Condé, Maryse
Robert Laffont, 248 pgs.
"... Elle ne parlait
guère. Elle ne semblait pas curieuse, excitée comme ses compagnes, impatientes
de commencer leur apostolat. En plus, sa couleur la mettait à part, cette peau
noire qui l'habillait comme un vêtement de grand deuil. Elle n'était pas
franchement négresse. Plutôt métisse d'on ne savait combien de races. Elle ne
portait pas l'habit religieux, n'ayant pas prononcé de vœux. Elle était vêtue
d'une stricte robe grise et portait autour du cou un foulard coupé en deux par
un ruban qui soutenait une massive croix en or. Hiver comme été, matin, midi et
soir, elle ne quittait jamais ce foulard, toujours noué serré, assorti à la
couleur de ses vêtements. D'où sortait-elle ? De la Guadeloupe ou de la
Martinique. Enfin, d'une de ces colonies qui n'ont de françaises que le nom,
habitées par des nègres baptisés, qui font quand même bamboulas, jurent comme des
païens, battent le tambour et boivent des alcools forts... "
Une
nouvelle fois, avec la force et la cruauté qui hantent son œuvre, Maryse Condé
met en scène le supplice des peuples opprimés et plus particulièrement celui
des femmes martyrisées.
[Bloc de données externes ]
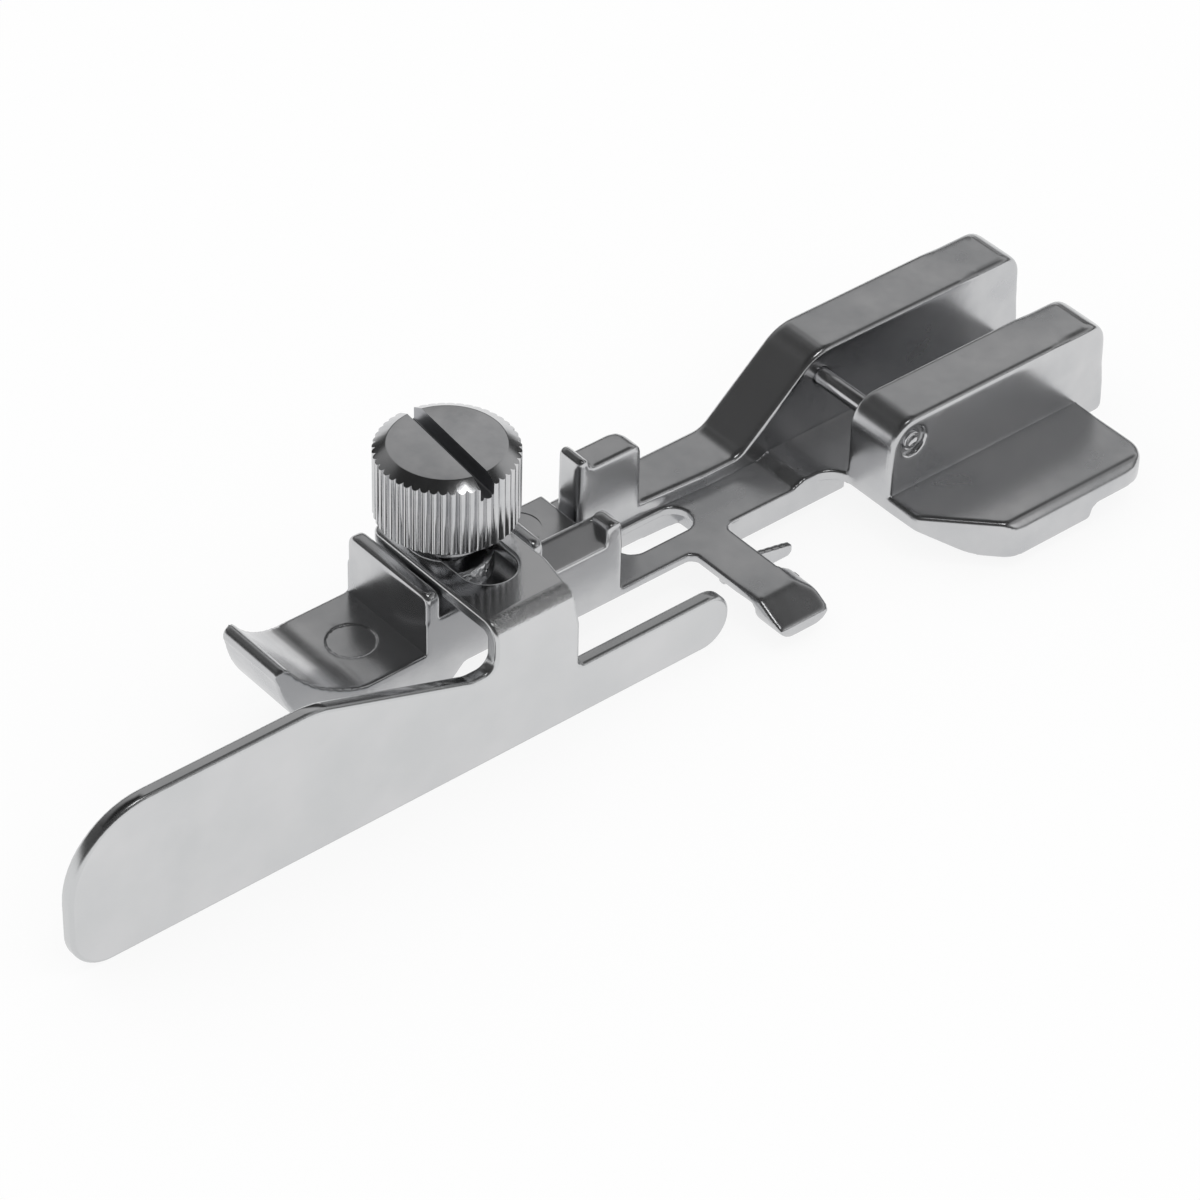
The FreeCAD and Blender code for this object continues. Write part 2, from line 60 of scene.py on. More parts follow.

Dans ce roman " endiablé " où les vivants et
les morts se mêlent parfois amoureusement, Maryse Condé trace à l'encre rouge
sang le destin de Célanire Pinceau, bébé sacrifié à sa naissance sur l'autel de
la réussite politique d'un Blanc et qui n'aura pas assez de toute sa vie pour
se venger du crime dont elle a été la victime.